Halbuki, şöyle kısacık bir an düşünsek fark edeceğiz, küçük, büyük mal varlıklarımıza baktığımızda, ne kadarına kendimizin karar verdiğinin oranı ile ne kadarına komşuların, dostların, reklamların, vitrinlerin tesirinde kalarak karar verdiğimizin oranı arasındaki uçurumu fark edeceksiniz.

Büyüdükçe büyüyor, eşyaya olan tutkumuz, görmekle başlayan, beğenmeyle tetiklenen özenmeye, hevese, hırsa, yarışa hızla sürüklendiğimiz bir edinme hastalığı baş gösteriyor sinsice hayatlarımızda…

Bu hastalık sükun, bu hastalık, heyecan duygusunun tesellisiyle ilerleme riskine sahip ve dahası sari…

Ah bir de, nefislerimiz üzerine hegemonya kurması planlanmış modern devrin mimarisi var ki, binaların heybeti altında ezilmenin itirazı ile isyan çığlıkları birikiyor içimizde.

Toprağa temas ederek büyümüş olanlar korunabiliyor ancak beton yığınları içinde nefes alan yeni jenerasyon gökyüzünden mahrum kalmanın kefaretini önce itiraz, sonra isyana meyyal feveranlarla dile getiriyor.

Haksızlar mı? Yoo!

Çünkü, gözümüze ilişen, sahip olma duygumuzu tetikleyen, yaşama isteğini ölümü unutturacak kadar körükleyen eşya, gıda, bina gibi insan yapımı her şey imanımızı çalmaya amade bizi bekliyor!
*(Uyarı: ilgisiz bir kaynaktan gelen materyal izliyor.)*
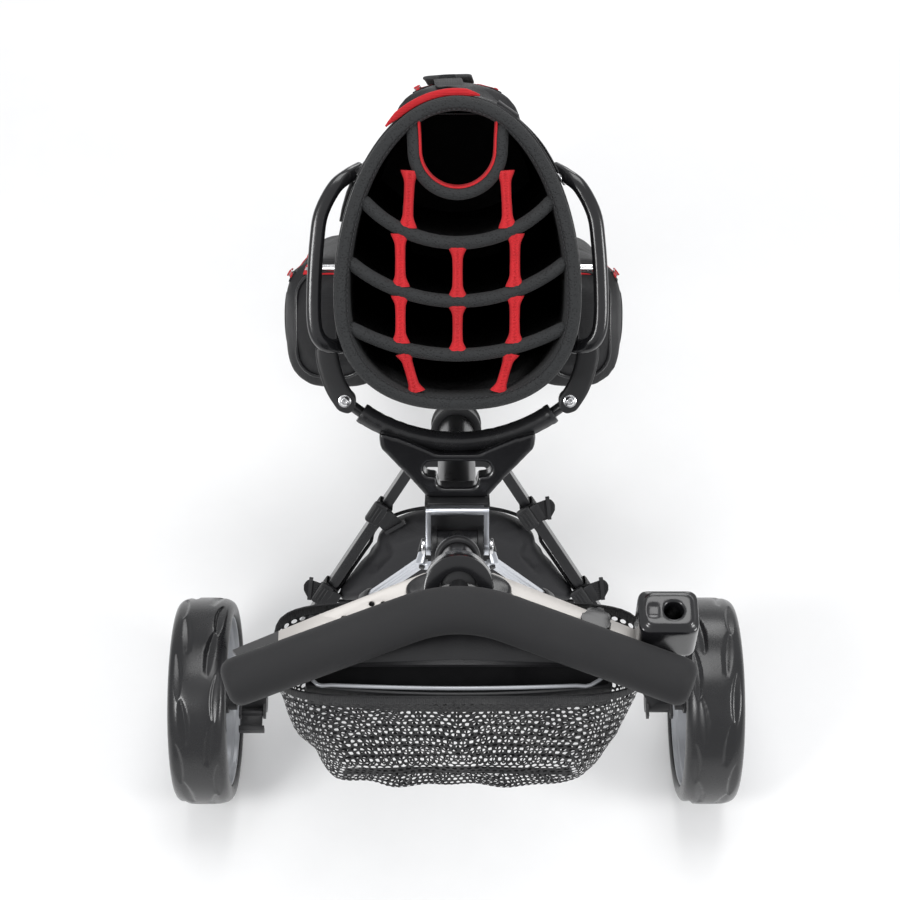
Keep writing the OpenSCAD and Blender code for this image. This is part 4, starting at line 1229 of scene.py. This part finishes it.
def pocket(name, node, outline, z_low, z_high, depth, cap, voxel=6):
    """A stuffed pocket on the bag: its outline is (x, w) points, and its ends are rounded by depth."""
    rings = []
    for k in range(13):
        s = k / 12
        z = lerp(z_low, z_high, s)
        end = min(s, 1 - s) * (z_high - z_low)
        inset = depth * (1 - math.sqrt(max(0, 1 - max(0, 1 - end / depth) ** 2)))
        cx = sum(x for x, _ in outline) / len(outline)
        cw = sum(w for _, w in outline) / len(outline)
        size = 1 - inset / 70
        rings.append([Vector((cx + (x - cx) * size, cw + (w - cw) * size, z)) for x, w in outline])
    obj = make(name, loft(rings), "nylon_black", "frame", BAG, replaces=[node], hard=80)
    inflate(obj, voxel=voxel, cap=cap)
    back = BAG.inverted()
    for v in obj.data.vertices:
        v.co = BAG @ outside_bag(back @ v.co, -4.2)
    smooth_over(obj)
    return obj


def pockets():
    metal, cloth, red, piping = [], [], [], []
    for side, out, reach in (("left", -1, 180), ("right", 1, 172)):
        outline = [(x * out, w) for x, w in rounded_rect(74, -152, reach, -14, 36, 6)]
        obj = pocket(f"pocket_{side}", f"side_pocket_{side}", outline, -554, -146, 30, 7)
        front = [Vector((out * x, w, -146)) for x, w in rounded_rect(96, -138, reach - 12, -28, 26, 6)]
        edge, ups = snapped(front, obj, (0, 0, -1), 0.8)
        piping.append(sweep(edge, circle(2.4, 10), ups, closed=True))
        seam = [(-34, z) for z in np.linspace(-180, -500, 18)]
        seam += [(w, -516) for w in np.linspace(-50, -126, 6)]
        seam += [(-136, z) for z in np.linspace(-500, -300, 10)]
        path, ups = snapped([Vector((out * 150, w, z)) for w, z in seam], obj, (-out, 0, 0), 0.6)
        tape, coil, slider, pull = zip_run(path, ups)
        cloth.append(tape)
        red.append(coil)
        metal.append(slider)
        red.append(pull)
        seam = [Vector((out * x, -26, -160)) for x in np.linspace(120, reach - 20, 8)]
        path, ups = snapped(seam, obj, (0, 0, -1), 0.7)
        tape, coil, slider, pull = zip_run(path, ups)
        red.append(tape)
        metal += [slider, pull, coil]
        n = 9
        panel = [Vector((out * 160, w, z)) for z in np.linspace(-230, -440, n)
                 for w in np.linspace(-56, -112, n)]
        placed, _ = snapped(panel, obj, (-out, 0, 0), 1.2)
        if len(placed) == n * n:
            inner = [p - Vector((out * 2.0, 0, 0)) for p in placed]
            skin = [(r * n + c, r * n + c + 1, (r + 1) * n + c + 1, (r + 1) * n + c)
                    for r in range(n - 1) for c in range(n - 1)]
            border = [c for c in range(n)] + [r * n + n - 1 for r in range(1, n)]
            border += [(n - 1) * n + c for c in range(n - 2, -1, -1)] + [r * n for r in range(n - 2, 0, -1)]
            faces = skin + [tuple(n * n + i for i in reversed(f)) for f in skin]
            faces += [(a, b, n * n + b, n * n + a) for a, b in zip(border, border[1:] + border[:1])]
            make(f"pocket_panel_{side}", (placed + inner, faces), "nylon_grey", "frame", BAG, hard=60)

    outline = rounded_rect(-66, 70, 66, 163, 38, 6)
    ball = pocket("pocket_ball", "ball_pocket", outline, -424, -124, 26, 6)
    arch = [Vector((x, w, -124)) for x, w in rounded_rect(-54, 92, 54, 152, 30, 6)]
    edge, ups = snapped(arch, ball, (0, 0, -1), 0.8)
    piping.append(sweep(edge, circle(2.2, 10), ups, closed=True))
    run = [Vector((x, 150, z)) for x, z in [(-40, z) for z in np.linspace(-170, -360, 12)]
           + [(x, -386) for x in np.linspace(-26, 26, 6)] + [(40, z) for z in np.linspace(-360, -170, 12)]]
    path, ups = snapped(run, ball, (0, -1, 0), 0.6)
    tape, coil, slider, pull = zip_run(path, ups)
    cloth.append(tape)
    red += [coil, pull]
    metal.append(slider)
    make("zip_tapes", joined(*cloth), "webbing", "frame", BAG)
    make("zip_coils", joined(*red), "red_trim", "frame", BAG)
    make("zip_sliders", joined(*metal), "steel", "frame", BAG)
    make("pocket_piping", joined(*piping), "sleeve_rubber", "frame", BAG)
    return ball


def straps(ball):
    """The shoulder strap over the ball pocket, and the two straps that hold the bag to the cart."""
    over = [Vector((x, 168, z)) for x, z in ((-6, -150), (-9, -210), (-10, -280), (-9, -350), (-6, -400))]
    laid, _ = snapped(over, ball, (0, -1, 0), 3.4)
    line = [(99, 82, -50), (82, 110, -50), (58.5, 134, -50), (29.5, 153.5, -54), (8, 164, -84)]
    line += [tuple(p) for p in laid] + [(0, 150, -446), (4, 151, -500), (6, 151.5, -560)]
    path = curve(line, 6)
    ups = [Vector((p.x * 0.9, p.y + 20, 0)).normalized() for p in path]
    make("strap_webbing", sweep(path, flat(30, 2.6), ups), "webbing", "frame", BAG,
         replaces=["shoulder_strap"])
    pad_path = path[40:58]
    wide = [(min(1, (k + 2) / 6, (len(pad_path) - k + 1) / 6), 1) for k in range(len(pad_path))]
    raised = [p + u * 2.6 for p, u in zip(pad_path, ups[40:58])]
    pad = make("strap_pad", sweep(raised, flat(54, 5.5, 28), ups[40:58], size=wide), "spacer_mesh", "frame",
               BAG)
    ring_at, ring_up = egg(math.radians(36), 4, -50), Vector((0.8, 0.6, 0))
    ring = [ring_at + Vector((9 * math.cos(a) * -0.6, 9 * math.cos(a) * 0.8, 11 * math.sin(a)))
            for a in (TAU * k / 24 for k in range(24))]
    buckle = [path[12] + ups[12] * 1.6, path[16] + ups[16] * 1.6]
    make("strap_rings", joined(sweep(ring, circle(1.8, 10), ring_up, closed=True)), "steel", "frame", BAG)
    make("strap_buckle", sweep(buckle, flat(38, 6), [ups[12], ups[16]]), "moulded_black", "frame", BAG)

    high = ([Vector((MOUTH_A + 1.6, w, -77)) for w in (-96, -70)] + egg_path(1.6, -77, 0, 180)
            + [Vector((-MOUTH_A - 1.6, w, -77)) for w in (-70, -96)])
    make("cuff_strap", sweep(high, flat(27, 2.4), outwards(high)), "webbing", "frame", BAG,
         replaces=["upper_bag_strap"])
    low = egg_path(3.8, -832, -35, 215)
    make("base_strap", sweep(low, flat(27, 2.4), outwards(low)), "webbing", "frame", BAG,
         replaces=["lower_bag_strap"])
    for name, t, d, z in (("cuff_strap_buckle", 150, 4.5, -77), ("base_strap_buckle", 60, 6.6, -832)):
        run = [egg(math.radians(t + k), d, z) for k in (-9, -5, 0, 5, 9)]
        bulge = [(0.85, 0.7), (1, 1), (0.94, 1.15), (1, 1), (0.85, 0.7)]
        make(name, sweep(run, flat(34, 6, 24), outwards(run), size=bulge), "moulded_black", "frame", BAG)


def cradle():
    """The glossy sleeve on the cradle bar that the cuff rests in."""
    tip_x, tip_w, low_w = 114.0, -149.0, -192.0
    radius = (tip_x ** 2 + (tip_w - low_w) ** 2) / (2 * (tip_w - low_w))
    half = math.asin(tip_x / radius) - math.radians(7)
    path = [Vector((radius * math.sin(a), low_w + radius - radius * math.cos(a), -70))
            for a in np.linspace(-half, half, 90)]
    sizes = [1 + 0.035 * noise.noise(Vector((k * 0.35, 1, 2))) + (0.05 if k in (1, 2, 87, 88) else 0)
             for k in range(90)]
    for side, out in (("left", -1), ("right", 1)):
        bend = ((105.5, -158), (109, -155), (114, -149), (122, -136), (128, -120), (131.5, -104),
                (131.5, -95))
        arm = curve([(x * out, w, -66) for x, w in bend], 5)
        taper = [(max(0.3, math.sqrt(min(1, (k + 0.5) / 9))) * (0.8 if k == len(arm) - 1 else 1), 1)
                 for k in range(len(arm))]
        make(f"tip_plate_{side}", sweep(arm, flat(23, 8, 32), (0, 0, 1), size=taper), "moulded_black",
             f"{side}_tip", BAG, replaces=[f"cradle_tip_{side}"])
    head = [(-79, 0.3), (-79, 5), (-62.5, 5), (-62.5, 6.4), (-61, 6.6), (-60.6, 5), (-58.6, 4.7),
            (-57.4, 3.4), (-57.4, 2.1), (-59, 2.0), (-59, 0.3)]
    head = softened(head, 0.35)
    screws = [turned(head, (x, -149, 0), 32, axis="Z") for x in (-114, 114)]
    make("cradle_screws", joined(*screws), "steel", "frame", BAG, replaces=["cradle_rivets"], hard=30)
    make("sleeve_cover", sweep(path, circle(10.2, 32), (0, 0, 1), size=sizes), "sleeve_rubber", "frame", BAG,
         replaces=["cradle_sleeve"], hard=60)


cuff()
body_shell()
mouth()
handles()
straps(pockets())
cradle()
Halbuki, kainatın içinde, insanı, (birbirimizi) göğü, toprağı, ağaçları, çiçekleri, denizleri, yağmurları, meyveleri, sebzeleri, hayvanları görelim de ibret alalım diye bahşedilmemiş miydi gözlerimiz!?

Tefekkürümüz artsın, ibretimiz kalbimizde büyüsün imanımız ve her nereye bakarsak bakalım, Rabbimizin sanatını görelim diye verilmemiş miydi görmek meziyetimiz!?

Öyleydi… İmanlı kalpler için yine öyle. Ancak, modern dünyanın “Tanrıya meydan okumaların”dan sonra eşyalarla çalınıyor imanımız!

İsyanla, nisyanla burun buruna bir handikabın içindeyiz şu ahir demlerde.

Görmek kalbimiz için ruhumuz için ibret almak, fikretmek için değil, kışkırmak için günahkâr adımlarla yarışmak için bir ceza neredeyse.

Eşyanın putlaştığı şu âlemde ve “Evde Kal”dığımız şu salgın süresince ruhumuza hükmeden eşyayı değil, mahrum kaldığımız kâinatı ve kul hakkı ile sınanacağımız kendi insanlarımızı görelim ve gözlerimizi kalbimize çevirelim. Ola ki, bu zor zamanlar, neyi görmemiz gerektiğine dair bir hayra vesile olur.